### [Problem statement]
Repeat exactly the lines from the one containing "rotate_extrude() polygon([[0, back_z" through the one containing "obj.parent = empty", both lines included, please, without any other lines.

### [Data section]

- - - - - - -

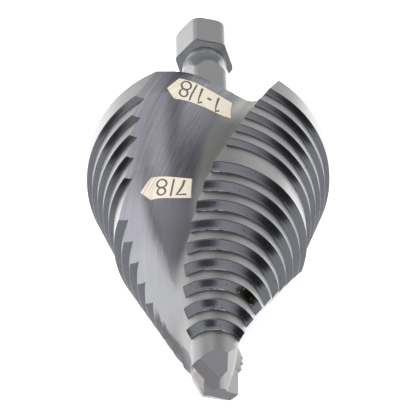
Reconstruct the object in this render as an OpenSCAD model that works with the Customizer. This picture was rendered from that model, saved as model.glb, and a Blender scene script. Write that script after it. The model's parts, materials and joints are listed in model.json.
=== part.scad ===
// Step drill with two spiral flutes, a split point and a hexagonal quick-change shank.
// It is drawn upright on its own axis, tip at zero, then laid down the way it rests on a bench.

/* [Cutting steps] */
// diameter of the pilot below the first step
pilot_d = 6.35; // [4:0.05:10]
// diameter of the long middle land, seven eighths of an inch
middle_d = 22.225; // [16:0.025:30]
// diameter of the last land, one and one eighth inch
last_d = 28.575; // [20:0.025:40]
// number of steps from the pilot to the middle land
lower_steps = 9; // [4:1:12]
// number of steps from the middle land to the last one
upper_steps = 5; // [2:1:8]
// height of the first step's outer corner above the tip
first_step_z = 8.2; // [5:0.1:15]
// step height along the axis below the middle land
lower_pitch = 2.9; // [2:0.05:5]
// height of the middle land
middle_land = 4.7; // [2:0.1:8]
// step height along the axis above the middle land
upper_pitch = 2.6; // [2:0.05:5]
// height of the last land
last_land = 3.5; // [1:0.1:8]
// slope of the shoulders, measured from the axis
shoulder_angle = 46; // [30:1:60]

/* [Flutes] */
// half thickness of the core at the tip
core_tip = 1.25; // [0.5:0.05:3]
// distance from the axis to the flute wall at the back face
core_back = 10.1; // [5:0.1:13]
// flute twist per millimetre near the tip, in degrees
twist_rate = 2.613; // [1:0.01:5]
// how much that twist slackens per millimetre further up
twist_easing = 0.00975; // [0:0.00025:0.02]
// negative rake of the cutting face, in degrees
face_rake = 6; // [0:0.5:15]
// inner corner radius of the flute as a share of the local radius
corner_share = 0.1; // [0.03:0.01:0.25]
// where the flute wall bends towards the heel, as a share of the local radius
bend_share = 0.64; // [0.4:0.01:0.8]
// how much deeper the flute reaches just behind the pilot, as a share of the local radius
deep_share = 0.3; // [0:0.05:0.4]
// opening angle of the flute on the lower steps
open_lower = 73.5; // [50:0.5:85]
// opening angle of the flute on the upper steps
open_upper = 66; // [50:0.5:85]

/* [Point] */
// slope of the lips, measured from square to the axis
lip_slope = 31; // [20:0.5:40]
// clearance angle behind the lips
lip_relief = 9.5; // [5:0.5:20]
// distance from the axis to the edge of the notch that splits the point
notch_offset = 0.74; // [0.3:0.01:1.5]
// slope of that notch
notch_slope = 54.5; // [35:0.5:70]
// slope of the facet that thins the web ahead of each lip
web_slope = 44.2; // [30:0.1:60]

/* [Shank] */
// width across the flats
hex_af = 6.35; // [5:0.05:12]
// width across the rounded corners
hex_ac = 7.1; // [5.5:0.05:13]
// length behind the back face
shank_len = 32.0; // [20:0.1:60]
// length of the hexagon behind the groove
tang_len = 6.0; // [3:0.1:12]
// diameter at the bottom of the groove
groove_d = 5.4; // [4:0.05:8]
// length of the groove at its bottom
groove_floor = 1.6; // [0.5:0.1:4]
// slope of the groove's end below the tang, measured from the axis
groove_wall = 60; // [20:1:80]
// length of the groove's long run-out towards the body
groove_runout = 4.6; // [1:0.1:8]

/* [Resting position] */
// turn about the drill's own axis, in degrees
rest_turn = 1.04; // [-180:0.01:180]
// rise of the shank above level, in degrees
rest_tilt = 5.85; // [-90:0.01:90]
// where the tip comes to lie along Y, so that the part is centred over the origin
tip_y = -40.904; // [-60:0.001:0]
// height of the tip above the bench
tip_z = 7.847; // [0:0.001:20]

/* [Hidden] */
$fn = 96;
pilot_r = pilot_d / 2;
lower_rise = (middle_d - pilot_d) / 2 / lower_steps;
upper_rise = (last_d - middle_d) / 2 / upper_steps;
steps = lower_steps + upper_steps;
middle_z = first_step_z + (lower_steps - 1) * lower_pitch;
next_z = middle_z + middle_land;
last_z = next_z + (upper_steps - 1) * upper_pitch;
back_z = last_z + last_land;
end_z = back_z + shank_len;
point_azimuth = -138.6;

// outer radius and height of step number i, counted from the pilot
function step_r(i) = i <= lower_steps ? pilot_r + i * lower_rise
    : middle_d / 2 + (i - lower_steps) * upper_rise;
function step_z(i) = i <= lower_steps ? first_step_z + (i - 1) * lower_pitch
    : next_z + (i - lower_steps - 1) * upper_pitch;
function shoulder(i) = (step_r(i) - step_r(i - 1)) / tan(shoulder_angle);

// smooth radius that the flute section follows
function env(z) = z < middle_z ? middle_d / 2 - (middle_z - z) * lower_rise / lower_pitch
    : lookup(z, [[middle_z, middle_d / 2], [next_z, middle_d / 2 + upper_rise],
                 [last_z, last_d / 2], [last_z + 9, last_d / 2]]);
function core(z) = core_tip + (core_back - core_tip) * z / back_z;
function face_turn(z) = max(-145.6, -160.5 + twist_rate * z - twist_easing * z * z);
function ease(t) = let (s = min(1, max(0, t))) s * s * (3 - 2 * s);
function deepening(z) = deep_share / 2 * (1 + ease((z - 4) / 3.4)) * (1 - ease((z - 9) / 17));
function widening(z) = 0.06 * (1 - ease((z - 9) / 17)) + 0.09 * (1 - ease((z - 4) / 3.4));
function opening(z) = lookup(z, [[middle_z, open_lower], [next_z, open_upper + 2.2],
    [next_z + 5, open_upper], [last_z, open_upper], [back_z, open_upper - 6]]);
function bez(a, b, c, t) = (1 - t) * (1 - t) * a + 2 * t * (1 - t) * b + t * t * c;

// one flute section, the cutting face along x and the flute on its clockwise side
function section(z) = let (
    R = env(z), c = core(z), k = tan(face_rake), f = corner_share * R,
    inner = [c, -(R - c) * k],
    bend = R * [c / R - 0.075 * bend_share - deepening(z), -bend_share - widening(z)],
    heel = R * [cos(opening(z)), -sin(opening(z))],
    run = (heel - bend) / norm(heel - bend), wall = (inner - bend) / norm(inner - bend),
    g = 0.16 * R, far = heel + run * (1.3 * R + 2), out = 2.5 * R + 5,
    face = [1.4 * R + 2, (0.4 * R + 2) * k])
    concat([face, inner + [f, f * k]],
        [for (t = [0.33, 0.67]) bez(inner + [f, f * k], inner, inner - wall * f, t)],
        [inner - wall * f],
        [for (t = [0 : 0.25 : 1]) bez(bend + wall * g, bend, bend + run * g, t)],
        [heel, far, [out, far[1]], [out, face[1]]]);

module flute() {
    low = -1.5;
    count = 42;
    dz = (back_z + 1 - low) / count;
    n = len(section(0));
    points = [for (i = [0 : count]) let (z = low + i * dz, a = face_turn(z))
        for (p = section(z)) [p[0] * cos(a) - p[1] * sin(a), p[0] * sin(a) + p[1] * cos(a), z]];
    sides = [for (i = [0 : count - 1]) for (j = [0 : n - 1]) let (m = (j + 1) % n)
        each [[i * n + j, (i + 1) * n + m, i * n + m], [i * n + j, (i + 1) * n + j, (i + 1) * n + m]]];
    polyhedron(points, concat(sides, [[for (j = [0 : n - 1]) j]],
        [[for (j = [0 : n - 1]) count * n + n - 1 - j]]));
}

// stepped body before fluting
module blank() {
    rotate_extrude() polygon(concat([[0, -1], [pilot_r, -1]],
        [for (i = [1 : steps]) each [[step_r(i - 1), step_z(i) - shoulder(i)], [step_r(i), step_z(i)]]],
        [[last_d / 2, back_z - 0.2], [last_d / 2 - 0.2, back_z], [0, back_z]]));
}

// everything below a tilted plane through the given height on the axis
module below(height, slope, azimuth) {
    translate([0, 0, height]) rotate([0, 0, azimuth]) rotate([0, -slope, 0])
        translate([-30, -30, -60]) cube([60, 60, 60]);
}

module point_cuts() {
    slope = atan(sqrt(pow(tan(lip_slope), 2) + pow(tan(lip_relief), 2)));
    lead = atan2(tan(lip_relief), tan(lip_slope));
    for (half = [0, 180]) {
        below(0, slope, point_azimuth + lead + half);
        below(-notch_offset * tan(notch_slope) - 0.26, notch_slope, point_azimuth + 60 + half);
        below(-0.374, web_slope, point_azimuth + 125.2 + half);
    }
}

module shank() {
    c = hex_ac / 2;
    g = groove_d / 2;
    floor_z = end_z - tang_len - (c - g) / tan(groove_wall);
    intersection() {
        rotate([0, 0, 11.8]) translate([0, 0, back_z - 2])
            cylinder(d = hex_af / cos(30), h = shank_len + 2, $fn = 6);
        rotate_extrude() polygon([[0, back_z - 2], [c, back_z - 2],
            [c, floor_z - groove_floor - groove_runout],
            [g + (c - g) * 0.55, floor_z - groove_floor - groove_runout * 0.62],
            [g + (c - g) * 0.2, floor_z - groove_floor - groove_runout * 0.28],
            [g, floor_z - groove_floor], [g, floor_z], [c, end_z - tang_len],
            [c, end_z - 0.35], [c - 0.2, end_z], [0, end_z]]);
    }
}

module step_drill() {
    // a resize that changes nothing keeps the ground surfaces and the lands in one closed mesh
    color([0.42, 0.43, 0.45])
    translate([0, tip_y, tip_z]) rotate([rest_tilt - 90, 0, 0]) rotate([0, 0, rest_turn])
    resize([0, 0, 0]) union() {
        difference() {
            blank();
            flute();
            rotate([0, 0, 180]) flute();
            point_cuts();
        }
        shank();
    }
}

step_drill();
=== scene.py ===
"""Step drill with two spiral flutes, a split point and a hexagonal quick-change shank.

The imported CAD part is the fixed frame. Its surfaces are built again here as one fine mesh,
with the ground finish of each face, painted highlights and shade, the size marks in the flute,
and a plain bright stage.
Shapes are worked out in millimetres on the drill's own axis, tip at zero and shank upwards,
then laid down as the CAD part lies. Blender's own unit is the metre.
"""

import json
import math

import bmesh
import bpy
import numpy as np
from mathutils import Matrix, Vector


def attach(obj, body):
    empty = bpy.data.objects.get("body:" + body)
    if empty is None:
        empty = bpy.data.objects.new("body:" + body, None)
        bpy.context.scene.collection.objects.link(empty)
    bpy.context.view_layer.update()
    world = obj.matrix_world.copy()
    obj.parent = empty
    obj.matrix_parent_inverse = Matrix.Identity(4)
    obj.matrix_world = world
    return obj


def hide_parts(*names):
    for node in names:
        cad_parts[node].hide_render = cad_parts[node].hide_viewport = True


bl_info = {
    "name": "Step drill",
    "version": (1, 0, 0),
    "blender": (4, 5, 0),
    "location": "View3D > Sidebar > Step drill",
    "description": "Builds a fluted step drill with its finish and size marks around the CAD frame",
    "category": "Add Mesh",
}

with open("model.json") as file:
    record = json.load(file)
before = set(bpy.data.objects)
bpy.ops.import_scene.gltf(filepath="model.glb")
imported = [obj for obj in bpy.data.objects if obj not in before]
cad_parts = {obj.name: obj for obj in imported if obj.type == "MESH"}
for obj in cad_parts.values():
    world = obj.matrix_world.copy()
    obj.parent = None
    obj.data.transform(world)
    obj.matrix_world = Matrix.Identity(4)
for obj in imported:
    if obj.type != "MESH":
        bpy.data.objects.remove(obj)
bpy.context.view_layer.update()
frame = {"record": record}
MOUNTS = {mount["name"]: mount for mount in frame["record"]["mounts"]}

MM = 0.001
# UV maps: the skin in millimetres across and along the grain, and the place on the kind of face
SKIN, PLACE = "Skin", "Place"


# Properties


def number(name, description, default, **kind):
    return bpy.props.FloatProperty(name=name, description=description, default=default, **kind)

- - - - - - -

### [Solved exercise]
        rotate_extrude() polygon([[0, back_z - 2], [c, back_z - 2],
            [c, floor_z - groove_floor - groove_runout],
            [g + (c - g) * 0.55, floor_z - groove_floor - groove_runout * 0.62],
            [g + (c - g) * 0.2, floor_z - groove_floor - groove_runout * 0.28],
            [g, floor_z - groove_floor], [g, floor_z], [c, end_z - tang_len],
            [c, end_z - 0.35], [c - 0.2, end_z], [0, end_z]]);
    }
}

module step_drill() {
    // a resize that changes nothing keeps the ground surfaces and the lands in one closed mesh
    color([0.42, 0.43, 0.45])
    translate([0, tip_y, tip_z]) rotate([rest_tilt - 90, 0, 0]) rotate([0, 0, rest_turn])
    resize([0, 0, 0]) union() {
        difference() {
            blank();
            flute();
            rotate([0, 0, 180]) flute();
            point_cuts();
        }
        shank();
    }
}

step_drill();
=== scene.py ===
"""Step drill with two spiral flutes, a split point and a hexagonal quick-change shank.

The imported CAD part is the fixed frame. Its surfaces are built again here as one fine mesh,
with the ground finish of each face, painted highlights and shade, the size marks in the flute,
and a plain bright stage.
Shapes are worked out in millimetres on the drill's own axis, tip at zero and shank upwards,
then laid down as the CAD part lies. Blender's own unit is the metre.
"""

import json
import math

import bmesh
import bpy
import numpy as np
from mathutils import Matrix, Vector


def attach(obj, body):
    empty = bpy.data.objects.get("body:" + body)
    if empty is None:
        empty = bpy.data.objects.new("body:" + body, None)
        bpy.context.scene.collection.objects.link(empty)
    bpy.context.view_layer.update()
    world = obj.matrix_world.copy()
    obj.parent = empty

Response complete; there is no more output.